Some of their neighbours who were more like close relatives rushed in. They were happy that finally, Habibat could say something. Habibat’s mother told them that she is ready to go and kill the boy that defiled her daughter but guess what? Her neighbours who were all women told her not to do so for the sake of Habibat. What? Look at you, people will mock you they said. They would ask you how you trained your daughter, did you train her to go and be visiting other people after school? Did you train her to undress in the house of another person? See, and this might even stop her from getting married later in life. They will use it against her. The only thing we can do is find a way to flush out the sperm so she won’t be pregnant and the shame will be covered for life. Maybe you can take Habibat to your friend’s place in Lagos and she can stay there for a while. It is better to keep your family name and integrity. Even though, Habibat’s mother was pulled aside to be spoken to, Habibat overheard the discussion and wept bitterly. At the end of the day, she got the blame. The criminal would go scotfree. She went into danger with her eyes open.  Habibat followed her mum to Lagos, they flushed out the sperm before she travelled and she started a ‘new life in Lagos’ she was told never to discuss her past with anyone. She stayed with her mum’s aunt whose place was good for her, no one molested her, but she never forgot that incidence. She was never healed. She carried that scar around her but nothing hurts more than the words of those women. The advice they gave her mother and the fact that her mum, followed through cos it made sense to her.

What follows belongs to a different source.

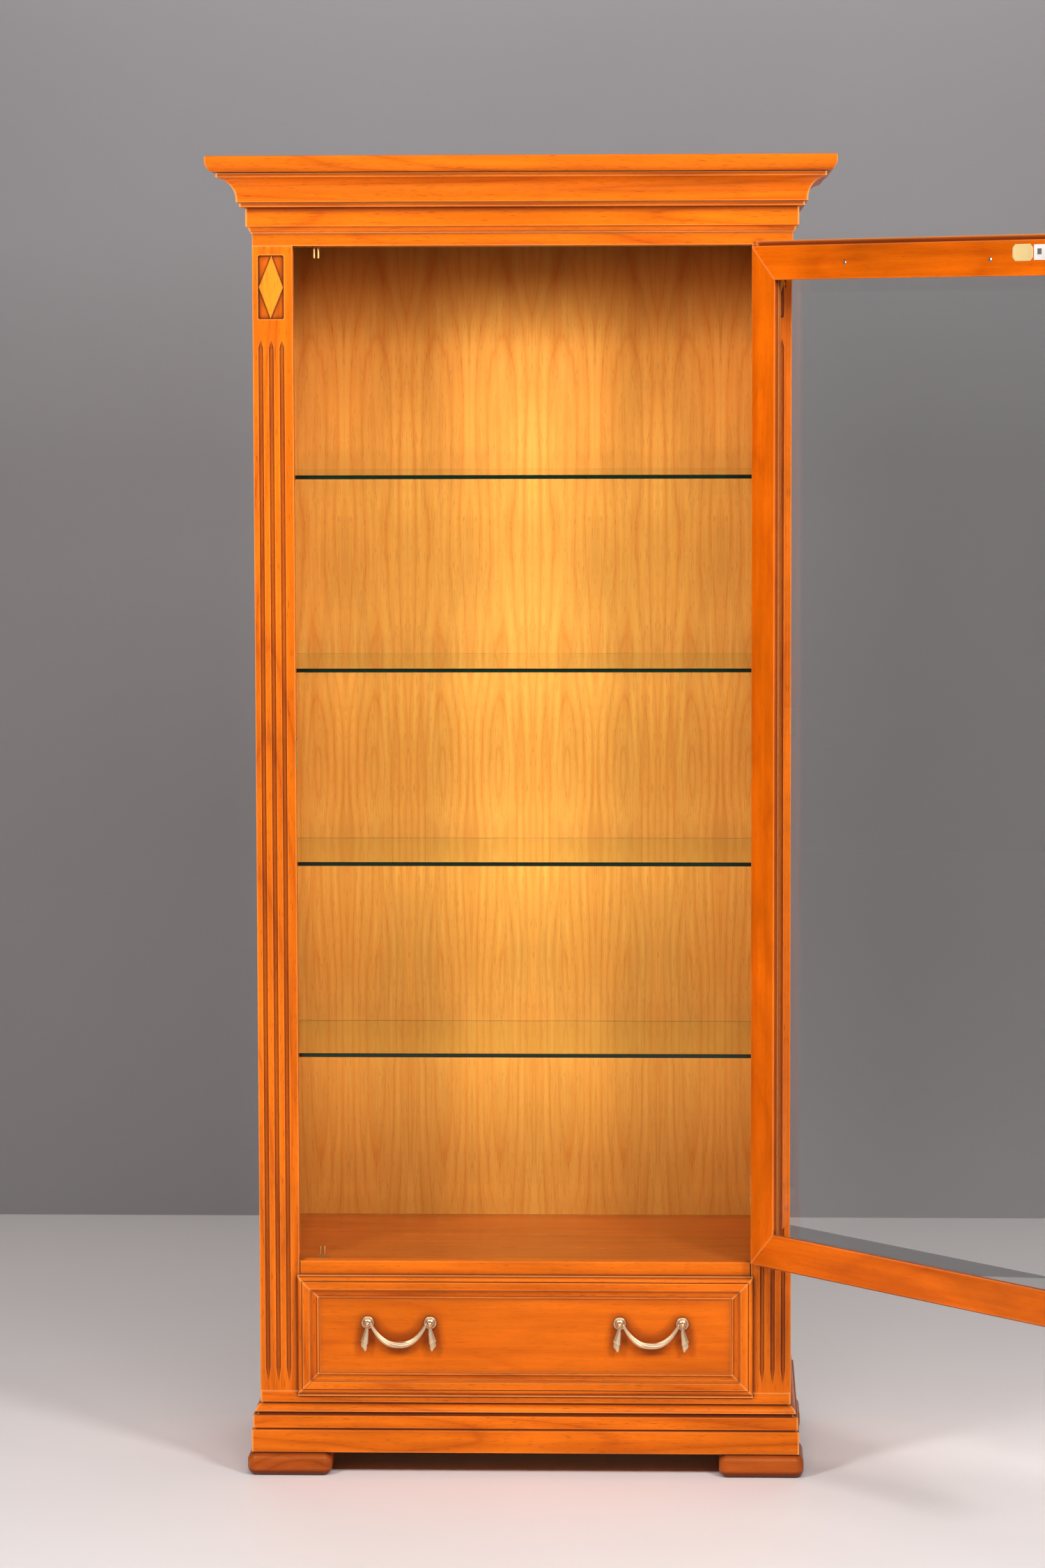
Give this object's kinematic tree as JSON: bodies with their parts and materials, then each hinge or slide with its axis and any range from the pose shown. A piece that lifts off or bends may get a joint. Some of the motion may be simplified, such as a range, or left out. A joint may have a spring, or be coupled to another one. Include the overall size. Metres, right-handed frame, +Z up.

Now 12, this girl was 11 when she was abducted and raped as part of a spate of attacks in the Democratic Republic of the Congo village of Kavumu. Photograph: Lauren Wolfe
Photograph: Lauren Wolfe

Maybe it was really her fault to be raped. Maybe she tempted the man with her nakedness. Maybe she lacked home training by following her friend home. She never stopped thinking about the ‘maybes’ she couldn’t stop though somewhere in her heart, she felt bitten twice. she felt deprived of justice. she felt raped a second time.  Countless times, she had nightmares. That day keep taunting her in her sleep and she couldn’t talk to anyone. she has been barred from speaking. Her predator told her never to speak and when she spoke to her mum about it, she reiterated what her predator told her. ‘DO NOT TELL THIS TO ANYONE’ so, what is the essence of living?  One day, Habibat left the house and never returned home. Up until now, Habibat never came back.

This is what we do when we blame victims. We have refused to train up a lot of men. We have refused to make these men really grow up and guess what? the system enhances their folly.